No jail sentence, but shoplifter must pay £1k compensation
PUBLISHED: 10:25 13 December 2007 | UPDATED: 13:07 04 May 2010
PERSISTENT shoplifter Daniel Gillett escaped a jail sentence this week, but has been ordered to pay almost £1,000 in compensation for goods he stole from local shops to feed his drug habit. Quite frankly we would have liked to send you to prison, because
PERSISTENT shoplifter Daniel Gillett escaped a jail sentence this week, but has been ordered to pay almost £1,000 in compensation for goods he stole from local shops to feed his drug habit.
"Quite frankly we would have liked to send you to prison, because we don't like your behaviour in the community," he was told by presiding magistrate at Ely courthouse, Susan Thompson.
"You have been persistently shop lifting for the last eight years We have got a list of eight local premises you have stolen from.

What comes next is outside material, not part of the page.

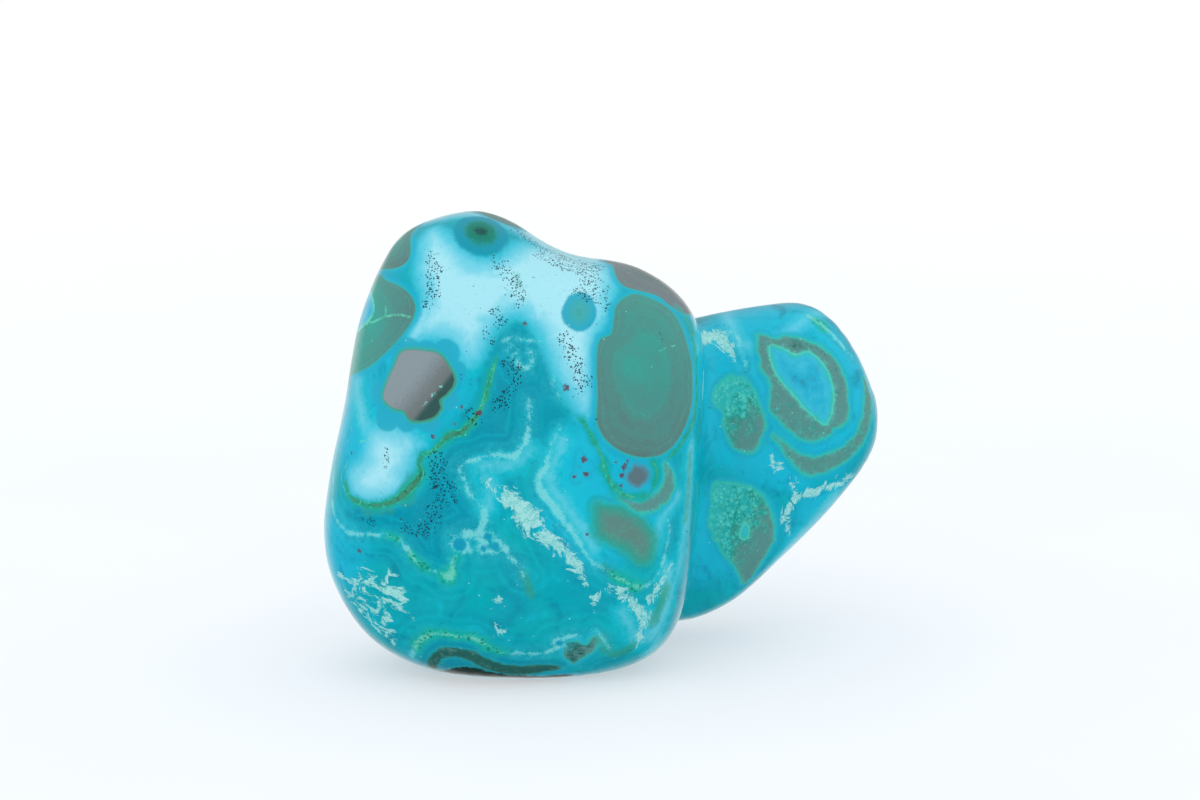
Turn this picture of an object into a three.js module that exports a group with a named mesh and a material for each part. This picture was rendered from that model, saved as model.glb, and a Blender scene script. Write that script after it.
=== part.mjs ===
// A tumbled and polished nugget of chrysocolla and malachite, grown as one piece.
//
// The nugget is a broad upright lobe with a smaller lobe grown onto its right flank, further back.
// Both are worn smooth, meet in a soft valley, and stand on a small flat worn under the broad lobe.
// Millimetres, +Z up. The origin is on the resting plane under the middle of the bounding box;
// +X runs to the right and +Y to the back, seen from the side that shows the broad lobe's face.

import * as THREE from "three";

// ---- driving dimensions ----

// Each lobe is a pillow: an outline in its own upright plane, filled out to a depth at the front
// and another at the back. Outline points are [right, up] from the lobe's centre.
const BROAD_LOBE = {
  centre: [-9.5, 0, 26],
  turn: 0, // degrees about +Z, positive takes the right end back
  lean: 4, // degrees, positive takes the top back
  frontDepth: 13,
  backDepth: 13,
  squareness: 2.6, // 2 is an ellipse in section, more is boxier
  outline: [
    [-4.4, 25.1],
    [-9, 24.2],
    [-12.5, 22.3],
    [-14.7, 19],
    [-17.1, 12.8],
    [-18.6, 4],
    [-20.5, -5.5],
    [-21, -10],
    [-20.3, -14.5],
    [-18.4, -18.6],
    [-15.8, -21.8],
    [-11.7, -24.4],
    [-6, -26],
    [3, -26.5],
    [10, -25.5],
    [14.8, -23.6],
    [17.3, -20.8],
    [19, -15],
    [20.1, -2],
    [20.3, 7],
    [20, 12],
    [17.5, 16],
    [12.8, 19],
    [6.2, 20.4],
    [3.2, 21.8],
    [-1, 24.3],
  ],
};
const SIDE_LOBE = {
  centre: [18, 13.5, 24.5],
  turn: 15,
  lean: 2,
  frontDepth: 8.5,
  backDepth: 9,
  squareness: 2.5,
  outline: [
    [-19, 9.5],
    [-7.2, 12.3],
    [1.5, 13.7],
    [5.3, 13.7],
    [8.3, 11.6],
    [11.8, 6],
    [13.3, 1],
    [12.5, -3.2],
    [8.2, -8.8],
    [1.5, -15],
    [-5.6, -20.4],
    [-12, -21.4],
    [-18, -16],
    [-22, -4],
  ],
};
const VALLEY_BLEND = 4; // how softly the two lobes run into each other

// Swellings (height above 0) and hollows (height below 0) worn into the surface.
const SWELLINGS = [
  { at: [-15, -13, 22], width: 12, height: 1.2 }, // belly of the broad face
  { at: [-7, -6, 47], width: 8, height: -1.2 }, // saddle between the crown and the right shoulder
  { at: [-16, 12, 37], width: 10, height: -1 }, // shallow hollow high on the back
  { at: [-7, 14, 13], width: 11, height: 1 }, // fullness low on the back
  { at: [-5, 9, 2], width: 9, height: 1.6 }, // heel that the nugget stands on
  { at: [8, 18, 26], width: 9, height: 1.8 }, // fills the valley between the lobes at the back
  { at: [22, 23, 22], width: 8, height: -1 }, // thumb-wide dip in the back of the side lobe
];

const FOOT_CUT = 1.9; // how much is worn off the lowest point to make the resting flat
const FOOT_EDGE = 0.5; // how softly the flat's edge is worn round
const FLAT_TOLERANCE = 0.02; // points this close to the resting plane lie in it

// ---- meshing ----

const MESH_CELL = 1.65; // the size of the surface's facets
const MESH_LOW = [-34, -18, -4]; // a box that holds the whole nugget
const MESH_HIGH = [36, 30, 56];
const RELAX_ROUNDS = 6; // evens the facets out
const PROBE = 0.05; // step of the numeric gradient
const SNAP_STEPS = 4;
const OUTLINE_STEPS = 720; // angles at which an outline's radius is kept
const INNERMOST_LEVEL = 1e-3; // keeps a lobe's very centre finite

// ---- the shape as a field: negative inside, about a distance in mm near the surface ----

// The outline's radius at any angle round the lobe's centre, from a smooth closed curve.
function polarOutline(points) {
  const curve = new THREE.CatmullRomCurve3(
    points.map(([x, z]) => new THREE.Vector3(x, z, 0)),
    true,
    "centripetal",
  );
  const polar = curve
    .getPoints(OUTLINE_STEPS * 2)
    .map((p) => [Math.atan2(p.y, p.x), Math.hypot(p.x, p.y)])
    .sort((a, b) => a[0] - b[0]);
  const radii = [];
  let next = 0;
  for (let i = 0; i < OUTLINE_STEPS; i++) {
    const angle = -Math.PI + (2 * Math.PI * i) / OUTLINE_STEPS;
    while (next < polar.length - 1 && polar[next][0] < angle) next++;
    radii.push(polar[next][1]);
  }
  return (angle) => {
    const at = ((angle + Math.PI) / (2 * Math.PI)) * OUTLINE_STEPS;
    const low = Math.floor(at);
    const share = at - low;
    return radii[low % OUTLINE_STEPS] * (1 - share) + radii[(low + 1) % OUTLINE_STEPS] * share;
  };
}

function lobeField(lobe) {
  const radius = polarOutline(lobe.outline);
  const lean = -THREE.MathUtils.degToRad(lobe.lean);
  const turn = THREE.MathUtils.degToRad(lobe.turn);
  const toLobe = new THREE.Matrix4()
    .makeRotationFromEuler(new THREE.Euler(lean, 0, turn, "ZYX"))
    .setPosition(...lobe.centre)
    .invert();
  const q = new THREE.Vector3();
  return (p) => {
    q.copy(p).applyMatrix4(toLobe);
    const across = Math.hypot(q.x, q.z) / radius(Math.atan2(q.z, q.x));
    const deep = Math.abs(q.y) / (q.y < 0 ? lobe.frontDepth : lobe.backDepth);
    const n = lobe.squareness;
    const level = Math.max((across ** n + deep ** n) ** (1 / n), INNERMOST_LEVEL);
    return q.length() * (1 - 1 / level);
  };
}

function smoothUnion(a, b, blend) {
  const overlap = Math.max(blend - Math.abs(a - b), 0) / blend;
  return Math.min(a, b) - (overlap ** 2 * blend) / 4;
}

const broad = lobeField(BROAD_LOBE);
const side = lobeField(SIDE_LOBE);

function stoneField(p) {
  let value = smoothUnion(broad(p), side(p), VALLEY_BLEND);
  for (const { at, width, height } of SWELLINGS) {
    const squared = (p.x - at[0]) ** 2 + (p.y - at[1]) ** 2 + (p.z - at[2]) ** 2;
    value -= height * Math.exp(-squared / width ** 2);
  }
  return value;
}

// ---- the field's surface as triangles ----

const probe = new THREE.Vector3();
const gradient = new THREE.Vector3();

function snapToSurface(p, field) {
  for (let i = 0; i < SNAP_STEPS; i++) {
    const value = field(p);
    for (const axis of ["x", "y", "z"]) {
      probe.copy(p)[axis] += PROBE;
      gradient[axis] = (field(probe) - value) / PROBE;
    }
    p.addScaledVector(gradient, -value / gradient.lengthSq());
  }
  return p;
}

// Moves each point to the middle of its neighbours and back onto the surface, a few times over.
function relax(points, triangles, field) {
  const neighbours = points.map(() => new Set());
  for (let i = 0; i < triangles.length; i += 3) {
    const [a, b, c] = triangles.slice(i, i + 3);
    neighbours[a].add(b).add(c);
    neighbours[b].add(c).add(a);
    neighbours[c].add(a).add(b);
  }
  for (let round = 0; round < RELAX_ROUNDS; round++) {
    const middles = neighbours.map((set) => {
      const sum = new THREE.Vector3();
      set.forEach((n) => sum.add(points[n]));
      return sum.divideScalar(set.size);
    });
    points.forEach((p, i) => snapToSurface(p.copy(middles[i]), field));
  }
}

// A surface net: one point in each grid cell that the surface runs through.
function surfaceNet(field) {
  const low = new THREE.Vector3(...MESH_LOW);
  const high = new THREE.Vector3(...MESH_HIGH);
  const count = high.sub(low).divideScalar(MESH_CELL).ceil().addScalar(1);
  const stride = [1, count.x, count.x * count.y];
  const total = count.x * count.y * count.z;
  const cornerAt = (i) => {
    const across = i % count.x;
    const back = Math.floor(i / stride[1]) % count.y;
    const up = Math.floor(i / stride[2]);
    return new THREE.Vector3(across, back, up).multiplyScalar(MESH_CELL).add(low);
  };
  const inside = Array.from({ length: total }, (_, i) => field(cornerAt(i)) < 0);

  const points = [];
  const pointOfCell = new Map();
  const cellPoint = (i) => {
    if (!pointOfCell.has(i)) {
      pointOfCell.set(i, points.length);
      points.push(snapToSurface(cornerAt(i).addScalar(MESH_CELL / 2), field));
    }
    return pointOfCell.get(i);
  };

  // Each grid edge that crosses the surface joins the four cells round it with two triangles.
  const triangles = [];
  for (let i = 0; i < total; i++) {
    for (let axis = 0; axis < 3; axis++) {
      const far = i + stride[axis];
      if (far >= total || inside[i] === inside[far]) continue;
      const u = stride[(axis + 1) % 3];
      const v = stride[(axis + 2) % 3];
      const ring = [i - u - v, i - v, i, i - u].map(cellPoint);
      if (!inside[i]) ring.reverse();
      const [a, b, c, d] = ring;
      const acShorter = points[a].distanceTo(points[c]) < points[b].distanceTo(points[d]);
      triangles.push(...(acShorter ? [a, b, c, a, c, d] : [a, b, d, b, c, d]));
    }
  }
  relax(points, triangles, field);
  return { points, triangles };
}

function stoneGeometry() {
  const whole = surfaceNet(stoneField);
  const floor = Math.min(...whole.points.map((p) => p.z)) + FOOT_CUT;
  const worn = surfaceNet((p) => -smoothUnion(-stoneField(p), p.z - floor, FOOT_EDGE));
  const places = worn.points.flatMap((p) => {
    const height = p.z - floor;
    return [p.x, p.y, height < FLAT_TOLERANCE ? 0 : height];
  });

  const geometry = new THREE.BufferGeometry();
  geometry.setAttribute("position", new THREE.Float32BufferAttribute(places, 3));
  geometry.setIndex(worn.triangles);
  geometry.computeBoundingBox();
  const middle = geometry.boundingBox.getCenter(new THREE.Vector3());
  geometry.translate(-middle.x, -middle.y, 0);
  geometry.computeVertexNormals();
  return geometry;
}

const stone = new THREE.Mesh(
  stoneGeometry(),
  new THREE.MeshStandardMaterial({ color: 0x1f9fb0, roughness: 0.18, metalness: 0 }),
);
stone.name = "chrysocolla_nugget";

const part = new THREE.Group();
part.add(stone);

export default part;
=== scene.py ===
"""A polished nugget of chrysocolla with malachite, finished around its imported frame.

The stone is one fine mesh that replaces the CAD node. Its markings are outlines and lines laid on
the surface in millimetres. Each kind of marking becomes a distance kept on the mesh's points, and
the material turns those distances into stone with procedural noise, bands and specks.
"""

import math

import bmesh
import bpy
import numpy as np
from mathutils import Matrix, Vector
from mathutils.bvhtree import BVHTree


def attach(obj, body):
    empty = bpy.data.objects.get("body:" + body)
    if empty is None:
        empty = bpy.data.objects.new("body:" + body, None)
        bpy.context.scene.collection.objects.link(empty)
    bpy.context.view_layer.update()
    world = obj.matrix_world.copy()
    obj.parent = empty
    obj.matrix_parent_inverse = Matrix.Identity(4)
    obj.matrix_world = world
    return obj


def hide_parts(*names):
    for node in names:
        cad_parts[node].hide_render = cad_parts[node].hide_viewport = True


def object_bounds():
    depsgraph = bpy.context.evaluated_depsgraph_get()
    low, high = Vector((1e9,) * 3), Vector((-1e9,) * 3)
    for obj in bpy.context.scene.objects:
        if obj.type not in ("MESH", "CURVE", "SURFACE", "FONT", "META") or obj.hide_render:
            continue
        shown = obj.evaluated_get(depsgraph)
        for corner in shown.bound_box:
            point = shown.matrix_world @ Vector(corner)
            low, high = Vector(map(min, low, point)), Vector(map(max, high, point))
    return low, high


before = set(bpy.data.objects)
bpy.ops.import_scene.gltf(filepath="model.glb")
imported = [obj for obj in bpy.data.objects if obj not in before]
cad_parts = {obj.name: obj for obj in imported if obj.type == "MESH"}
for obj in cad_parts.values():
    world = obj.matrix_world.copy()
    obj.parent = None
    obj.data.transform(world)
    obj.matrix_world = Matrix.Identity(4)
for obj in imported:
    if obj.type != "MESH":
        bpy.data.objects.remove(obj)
cad_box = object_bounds()

MM = 0.001
NODE = "chrysocolla_nugget"

# ---- sides that markings are placed from: (azimuth, elevation) of the viewer, in degrees ----
# A place is [across, up] in mm as that viewer sees it, measured from the stone's origin.

FRONT = (0, 0)
FRONT_LEFT = (-45, 0)
FRONT_BELOW = (0, -40)
CROWN_LEFT = (-40, 30)
CROWN = (0, 60)
SHOULDER = (20, 50)
LEFT_LOW = (-25, 0)
RIGHT_STRIP = (30, 0)
BACK = (180, 0)
BACK_LEFT = (225, 0)
LEFT = (270, 0)
RIGHT = (90, 0)
TOP = (0, 90)
BELOW = (0, -90)

# ---- the markings ----

# Pale sky-blue areas with soft edges, as closed outlines.
PALE_AREAS = [
    # from the crown down between the eyes, with a bay for the deep tongue
    (FRONT, [(-18.6, 48.9), (-15.7, 47.2), (-12.3, 46), (-9.3, 47), (-5, 46.6), (0, 44.6), (0.2, 41.5),
        (-1.3, 38.2), (-1.5, 34.2), (-2, 30.8), (-3.7, 32.6), (-5.1, 35.1), (-6.3, 38), (-7.8, 40.2),
        (-9.8, 41.1), (-12.1, 39.6), (-14.1, 36.8), (-16.5, 38.6), (-19.6, 38.7), (-21.3, 37.6),
        (-19.3, 42), (-19.9, 45.6)]),
    # the tongue under the dark patch
    (FRONT, [(-24.8, 28.6), (-21.6, 28.9), (-20, 27.6), (-20.4, 26), (-21.2, 24.2), (-22, 22.5),
        (-23.7, 21.5), (-25.8, 21.4), (-27.1, 22.3), (-27.1, 23.7), (-25.8, 25.3), (-25.4, 27)]),
    # over the crown and down the back
    (TOP, [(-20, -4), (-12, -5), (-6, -5), (0, -5), (1.4, 0), (-5, 4), (-9, 8), (-16, 8), (-21, 3)]),
    (BACK, [(2, 47), (8, 49), (14, 48), (20, 44.6), (23, 42), (17, 42.5), (12.5, 39), (12, 33), (9.5, 30),
        (8.4, 36), (3, 38.5), (-1, 37), (0, 42)]),
    (BACK, [(-15, 38), (-20, 38.5), (-25, 35), (-21, 35.6), (-14, 35)]),
    (LEFT, [(-11, 37), (-7, 41), (-2, 42.5), (2, 39), (0, 36.4), (-5, 34.6), (-10, 34)]),
]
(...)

"These are hard working people who provide a service for the community and you are persistently going in and stealing from them."
Gillett, 22, of New Barns Avenue, Ely, admitted stealing wine and a yoghurt drink worth £25.53 from the BP garage in Ely; stealing £100 worth of toiletries from Lloyds Pharmacy in Littleport; the theft of a £280 television from Woolworths in Ely; and stealing various air freshners and cleaning materials from One Stop in Ely.
He asked for eight further offences to be taken into consideration, including thefts from Waitrose, Gibbs, Woolworths and Spar.
Mitigating, Michael Judkins said Gillett had helped the police with unsolved crimes, by admitting the string of offences.
Gillett had committed the thefts when a mix-up meant he lost his prescription, and so he reverted to the use of street heroin.
"The shop lifting was to provide sufficient funds to keep that habit going," he explained. "It would not have happened if he had not lost his prescription. His drug addiction has had a hold of him for far too long."
Gillett was given a 30-month supervision order. He must attend the community drug intervention programme and pay £135 costs.